A former Transportation Security Administration contractor is being charged for allegedly injecting malicious code into a government network used for screening airport security workers and others, says an AP report.
The malicious code, a logic bomb installed last October, was designed to cause damage and disrupt data on servers on an undisclosed date but was caught by other workers before it delivered its payload. Douglas James Duchak had worked as a data analyst at the TSA’s Colorado Springs Operations Center, or CSOC, since 2004.
 
The CSOC is used to vet people who have “access to sensitive information and secure areas of the nation’s transportation network,” according to the report. The CSOC network stores updated information from the government’s terrorist watchlist as well as criminal histories from the U.S. Marshal’s Service Warrant Information Network.
 
Duchak’s job was to update the CSOC database as new information arrived from these two sources, the report says.
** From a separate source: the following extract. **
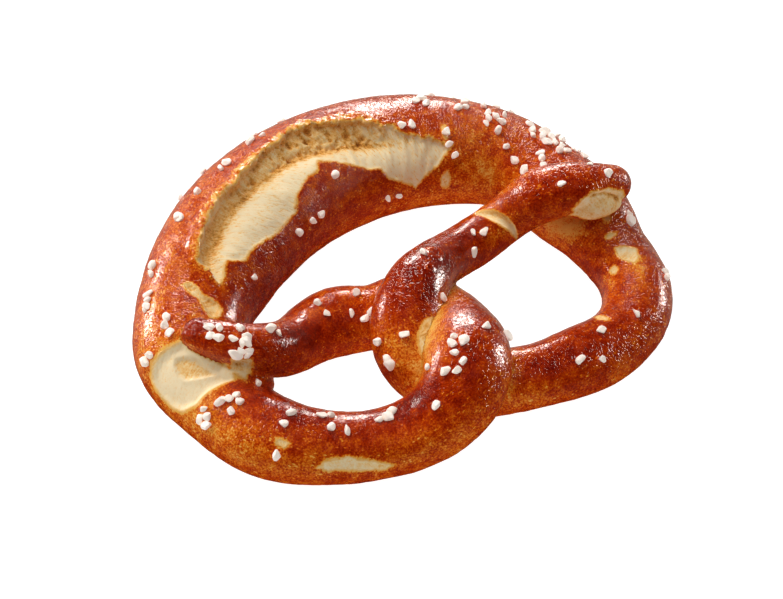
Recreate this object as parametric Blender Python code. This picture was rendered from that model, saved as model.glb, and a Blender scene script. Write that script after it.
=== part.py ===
"""Soft pretzel, baked, about 17 cm wide.

One rope of dough: thin arms at both ends, a fat belly in the middle. The ends cross twice over
the hole in the middle and lie on the belly. Lengths are millimetres until the mesh is built,
which is in metres, with +Z up and the flat underside at Z = 0.
"""
import bpy
import bmesh
import numpy as np
from mathutils import Vector

MM = 0.001

# Driving sizes, in mm.
LOBE_WIDTH = 23.0          # dough beside the two small holes
BELLY_WIDTH = 45.0         # the fat middle, opposite the twist
ARM_WIDTH = 16.0           # the thin arms
SINK = 0.05                # share of a resting strand's height that the tray flattens
ROUND_THIN = 0.94          # height / width of a strand as thin as ARM_WIDTH
ROUND_THICK = 0.86         # height / width of a strand as thick as THICK_FROM or more
THICK_FROM = 22.0
TRAY_THICKNESS = 20.0

# Ring spacing along the rope and columns round it.
COLUMNS = 28
RING_GAP = 5.6
RING_GAP_FINE = 3.0
RING_GAP_END = 1.2

# The rope from the left tip to the right tip: name, x, y, height of the centre line
# over the tray (0: the strand rests on the tray), width.
ROPE = [
    ("left_tip", -66.5, 13.5, 27.0, 9.0),
    ("left_end", -55.0, 0.0, 24.5, 14.5),
    ("left_arm_1", -46.0, -2.0, 18.5, 17.5),
    ("left_arm_2", -33.0, 1.5, 11.5, 19.0),
    ("left_arm_3", -18.0, 3.0, 0.0, LOBE_WIDTH),
    ("left_arm_4", -9.0, -1.0, 0.0, LOBE_WIDTH - 2.0),
    ("left_under", 5.0, -4.0, 8.0, LOBE_WIDTH - 2.0),
    ("left_rise", 10.0, -15.5, 13.0, ARM_WIDTH),
    ("left_top", 4.5, -30.0, 19.5, LOBE_WIDTH - 1.0),
    ("left_over", -8.5, -48.0, 21.5, LOBE_WIDTH + 3.0),
    ("left_fall", -17.0, -49.5, 14.5, LOBE_WIDTH + 1.0),
    ("left_lobe_1", -33.0, -44.5, 0.0, LOBE_WIDTH - 1.0),
    ("left_lobe_2", -48.5, -36.5, 0.0, LOBE_WIDTH),
    ("left_lobe_3", -62.5, -20.5, 0.0, LOBE_WIDTH + 3.5),
    ("left_lobe_4", -65.5, -5.5, 0.0, LOBE_WIDTH + 4.0),
    ("belly_1", -65.0, 12.0, 0.0, BELLY_WIDTH - 12.0),
    ("belly_2", -55.5, 27.0, 0.0, BELLY_WIDTH - 9.0),
    ("belly_3", -39.5, 39.5, 0.0, BELLY_WIDTH - 3.5),
    ("belly_4", -9.0, 52.0, 0.0, BELLY_WIDTH),
    ("belly_5", 25.5, 52.0, 0.0, BELLY_WIDTH - 2.0),
    ("belly_6", 53.0, 39.5, 0.0, BELLY_WIDTH - 6.5),
    ("belly_7", 65.5, 27.0, 0.0, BELLY_WIDTH - 11.0),
    ("belly_8", 71.0, 6.5, 0.0, BELLY_WIDTH - 14.0),
    ("right_lobe_1", 72.0, -9.0, 0.0, LOBE_WIDTH + 7.0),
    ("right_lobe_2", 70.5, -23.5, 0.0, LOBE_WIDTH + 1.0),
    ("right_lobe_3", 66.0, -40.0, 0.0, LOBE_WIDTH),
    ("right_lobe_4", 52.0, -52.0, 0.0, LOBE_WIDTH - 2.0),
    ("right_lobe_5", 33.0, -53.5, 0.0, LOBE_WIDTH - 0.5),
    ("right_lobe_6", 18.0, -50.0, 0.0, LOBE_WIDTH - 2.5),
    ("right_under", 4.5, -44.0, 8.0, LOBE_WIDTH - 2.0),
    ("right_lift", -8.0, -37.5, 10.5, LOBE_WIDTH - 3.0),
    ("right_rise", -11.0, -25.0, 17.0, LOBE_WIDTH - 1.0),
    ("right_over", 0.0, -12.0, 24.0, LOBE_WIDTH - 3.0),
    ("right_arm_1", 18.0, -3.0, 19.5, ARM_WIDTH),
    ("right_arm_2", 35.0, 1.0, 15.5, ARM_WIDTH),
    ("right_arm_3", 47.0, 0.0, 20.0, ARM_WIDTH),
    ("right_arm_4", 54.5, -5.5, 28.5, ARM_WIDTH + 2.5),
    ("right_end", 65.5, -13.0, 32.0, ARM_WIDTH - 0.5),
    ("right_tip", 80.5, -17.0, 29.0, ARM_WIDTH - 5.0),
]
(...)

But on Oct. 15, he was given two weeks’ notice that his job would be terminated. About a week later, the report says he allegedly transmitted the malicious code onto a CSOC server that stored data from the U.S. Marshal’s Service, according to the indictment (.pdf). The next day, he allegedly loaded malicious code to a server containing the Terrorist Screening Database.
 
He has been charged in the U.S. District of Colorado with two counts of attempting to cause damage to a protected computer.